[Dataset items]
┌────────
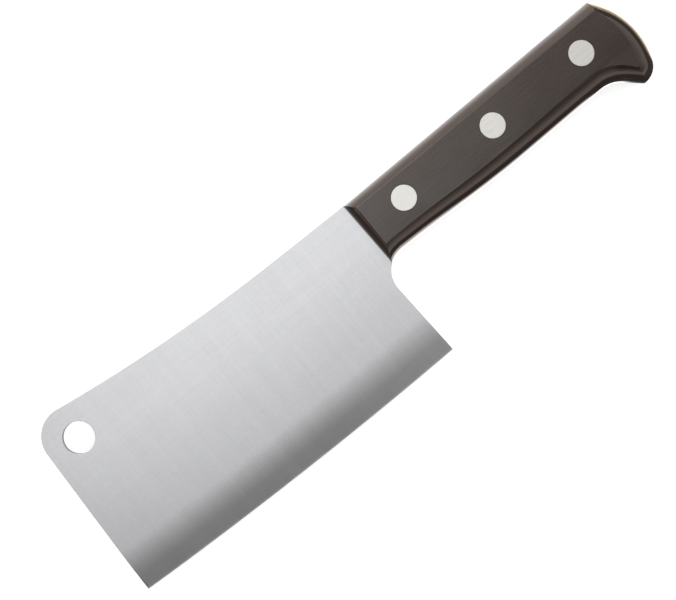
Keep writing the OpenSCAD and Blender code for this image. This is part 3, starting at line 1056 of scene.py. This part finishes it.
def build_lights():
    """A soft light over the window, and a low one on the spine's side."""
    width = WINDOW_RIGHT - WINDOW_LEFT
    depth = 1.34
    middle = ((WINDOW_LEFT + WINDOW_RIGHT) / 2, WINDOW_LOW + depth / 2, CARD_HEIGHT + 0.05)
    area_lamp("window", width, depth, middle, (0.0, 0.0, -1.0), 0.49)
    area_lamp("side", 1.6, 0.6, (0.0, 0.95, 0.31), (0.0, -1.0, 0.0), 1.4)


# Operators

class CLEAVER_OT_stage(bpy.types.Operator):
    """Set up the floor, the light and the camera"""
    bl_idname = "cleaver.stage"
    bl_label = "Studio"

    def execute(self, context):
        scene = context.scene
        scene.view_settings.view_transform = "Standard"
        build_camera(scene)
        build_world(scene)
        build_lights()
        width = scene.cleaver_studio.floor_width
        stage_plane("floor", width, width, Matrix.Identity(4), floor_material())
        build_cards(scene)
        return {"FINISHED"}


class CLEAVER_OT_finishes(bpy.types.Operator):
    """Make the materials of the cleaver"""
    bl_idname = "cleaver.finishes"
    bl_label = "Finishes"

    def execute(self, context):
        scene = context.scene
        plan = Plan(scene)
        lines_group()
        passes_group()
        cloud_group()
        for build in (steel_material, scale_material, rivet_material):
            build(plan, scene.cleaver_finishes)
        return {"FINISHED"}


class CLEAVER_OT_steel(bpy.types.Operator):
    """Build the blade and the tang, one piece of steel"""
    bl_idname = "cleaver.steel"
    bl_label = "Blade and tang"

    def execute(self, context):
        bm = bmesh.new()
        steel_mesh(bm, Plan(context.scene))
        finish_piece(bm, "blade_and_tang", "blade", "ground_steel")
        return {"FINISHED"}


class CLEAVER_OT_scales(bpy.types.Operator):
    """Build the two handle scales"""
    bl_idname = "cleaver.scales"
    bl_label = "Handle scales"

    def execute(self, context):
        plan = Plan(context.scene)
        for side in ("left", "right"):
            bm = bmesh.new()
            scale_mesh(bm, plan, side + "_scale")
            finish_piece(bm, side + "_handle_scale", side + "_scale", "sanded_plastic")
        return {"FINISHED"}


class CLEAVER_OT_rivets(bpy.types.Operator):
    """Build the three rivets, each a pin and a tube"""
    bl_idname = "cleaver.rivets"
    bl_label = "Rivets"

    def execute(self, context):
        plan = Plan(context.scene)
        for place, x in plan.rivet_places.items():
            for half, build in (("pin", pin_mesh), ("tube", tube_mesh)):
                bm = bmesh.new()
                build(bm, plan, x)
                node = f"{place}_rivet_{half}"
                finish_piece(bm, node + "_half", node, "sanded_rivet")
        return {"FINISHED"}


class CLEAVER_PT_panel(bpy.types.Panel):
    """Sizes and colours of the cleaver, and what builds it"""
    bl_idname = "CLEAVER_PT_panel"
    bl_label = "Cleaver"
    bl_space_type = "VIEW_3D"
    bl_region_type = "UI"
    bl_category = "Cleaver"

    def draw(self, context):
        layout = self.layout
        for operator in OPERATORS:
            layout.operator(operator.bl_idname)
        for key, group in GROUPS.items():
            box = layout.box()
            box.label(text=group.__doc__)
            for name in group.__annotations__:
                box.prop(getattr(context.scene, key), name)


OPERATORS = (
    CLEAVER_OT_stage, CLEAVER_OT_finishes, CLEAVER_OT_steel, CLEAVER_OT_scales, CLEAVER_OT_rivets)
CLASSES = (*GROUPS.values(), *OPERATORS, CLEAVER_PT_panel)


def register():
    for item in CLASSES:
        bpy.utils.register_class(item)
    for key, group in GROUPS.items():
        setattr(bpy.types.Scene, key, bpy.props.PointerProperty(type=group))


def unregister():
    for key in GROUPS:
        delattr(bpy.types.Scene, key)
    for item in reversed(CLASSES):
        bpy.utils.unregister_class(item)


def main():
    """Registers the add-on and builds everything in order."""
    register()
    bpy.ops.cleaver.stage()
    bpy.ops.cleaver.finishes()
    bpy.ops.cleaver.steel()
    bpy.ops.cleaver.scales()
    bpy.ops.cleaver.rivets()


if __name__ == "__main__":
    main()
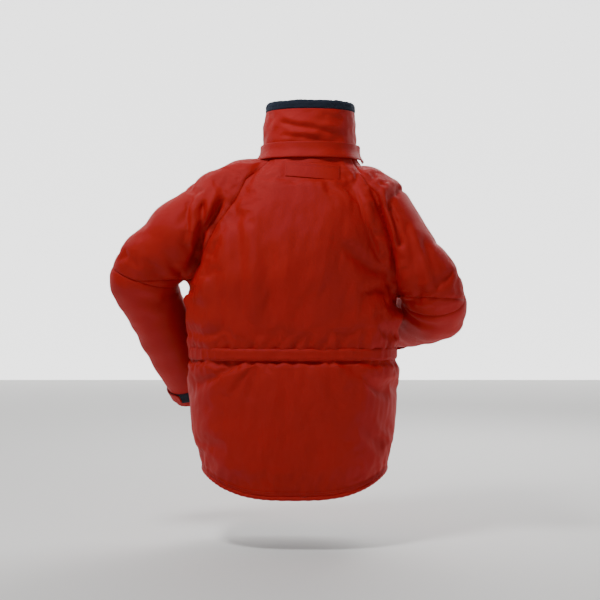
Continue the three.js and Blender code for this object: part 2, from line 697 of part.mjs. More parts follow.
└────────
◆ **WORK TO COMPLETE**
Extract the full set of entries word for word.

◆ **SOLUTION FOR THIS EXERCISE**
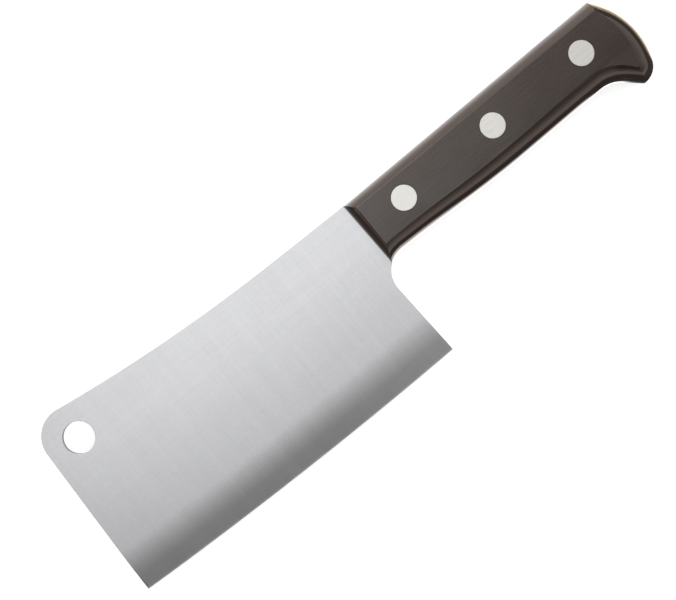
Keep writing the OpenSCAD and Blender code for this image. This is part 3, starting at line 1056 of scene.py. This part finishes it.
def build_lights():
    """A soft light over the window, and a low one on the spine's side."""
    width = WINDOW_RIGHT - WINDOW_LEFT
    depth = 1.34
    middle = ((WINDOW_LEFT + WINDOW_RIGHT) / 2, WINDOW_LOW + depth / 2, CARD_HEIGHT + 0.05)
    area_lamp("window", width, depth, middle, (0.0, 0.0, -1.0), 0.49)
    area_lamp("side", 1.6, 0.6, (0.0, 0.95, 0.31), (0.0, -1.0, 0.0), 1.4)


# Operators

class CLEAVER_OT_stage(bpy.types.Operator):
    """Set up the floor, the light and the camera"""
    bl_idname = "cleaver.stage"
    bl_label = "Studio"

    def execute(self, context):
        scene = context.scene
        scene.view_settings.view_transform = "Standard"
        build_camera(scene)
        build_world(scene)
        build_lights()
        width = scene.cleaver_studio.floor_width
        stage_plane("floor", width, width, Matrix.Identity(4), floor_material())
        build_cards(scene)
        return {"FINISHED"}


class CLEAVER_OT_finishes(bpy.types.Operator):
    """Make the materials of the cleaver"""
    bl_idname = "cleaver.finishes"
    bl_label = "Finishes"

    def execute(self, context):
        scene = context.scene
        plan = Plan(scene)
        lines_group()
        passes_group()
        cloud_group()
        for build in (steel_material, scale_material, rivet_material):
            build(plan, scene.cleaver_finishes)
        return {"FINISHED"}


class CLEAVER_OT_steel(bpy.types.Operator):
    """Build the blade and the tang, one piece of steel"""
    bl_idname = "cleaver.steel"
    bl_label = "Blade and tang"

    def execute(self, context):
        bm = bmesh.new()
        steel_mesh(bm, Plan(context.scene))
        finish_piece(bm, "blade_and_tang", "blade", "ground_steel")
        return {"FINISHED"}


class CLEAVER_OT_scales(bpy.types.Operator):
    """Build the two handle scales"""
    bl_idname = "cleaver.scales"
    bl_label = "Handle scales"

    def execute(self, context):
        plan = Plan(context.scene)
        for side in ("left", "right"):
            bm = bmesh.new()
            scale_mesh(bm, plan, side + "_scale")
            finish_piece(bm, side + "_handle_scale", side + "_scale", "sanded_plastic")
        return {"FINISHED"}


class CLEAVER_OT_rivets(bpy.types.Operator):
    """Build the three rivets, each a pin and a tube"""
    bl_idname = "cleaver.rivets"
    bl_label = "Rivets"

    def execute(self, context):
        plan = Plan(context.scene)
        for place, x in plan.rivet_places.items():
            for half, build in (("pin", pin_mesh), ("tube", tube_mesh)):
                bm = bmesh.new()
                build(bm, plan, x)
                node = f"{place}_rivet_{half}"
                finish_piece(bm, node + "_half", node, "sanded_rivet")
        return {"FINISHED"}


class CLEAVER_PT_panel(bpy.types.Panel):
    """Sizes and colours of the cleaver, and what builds it"""
    bl_idname = "CLEAVER_PT_panel"
    bl_label = "Cleaver"
    bl_space_type = "VIEW_3D"
    bl_region_type = "UI"
    bl_category = "Cleaver"

    def draw(self, context):
        layout = self.layout
        for operator in OPERATORS:
            layout.operator(operator.bl_idname)
        for key, group in GROUPS.items():
            box = layout.box()
            box.label(text=group.__doc__)
            for name in group.__annotations__:
                box.prop(getattr(context.scene, key), name)


OPERATORS = (
    CLEAVER_OT_stage, CLEAVER_OT_finishes, CLEAVER_OT_steel, CLEAVER_OT_scales, CLEAVER_OT_rivets)
CLASSES = (*GROUPS.values(), *OPERATORS, CLEAVER_PT_panel)


def register():
    for item in CLASSES:
        bpy.utils.register_class(item)
    for key, group in GROUPS.items():
        setattr(bpy.types.Scene, key, bpy.props.PointerProperty(type=group))


def unregister():
    for key in GROUPS:
        delattr(bpy.types.Scene, key)
    for item in reversed(CLASSES):
        bpy.utils.unregister_class(item)


def main():
    """Registers the add-on and builds everything in order."""
    register()
    bpy.ops.cleaver.stage()
    bpy.ops.cleaver.finishes()
    bpy.ops.cleaver.steel()
    bpy.ops.cleaver.scales()
    bpy.ops.cleaver.rivets()


if __name__ == "__main__":
    main()
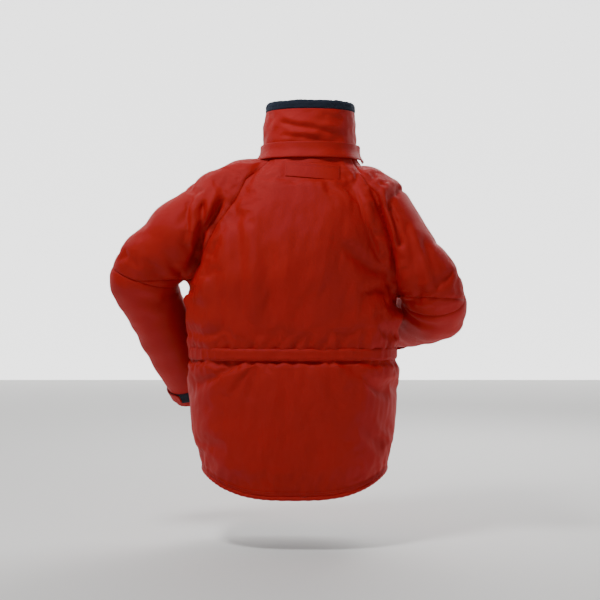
Continue the three.js and Blender code for this object: part 2, from line 697 of part.mjs. More parts follow.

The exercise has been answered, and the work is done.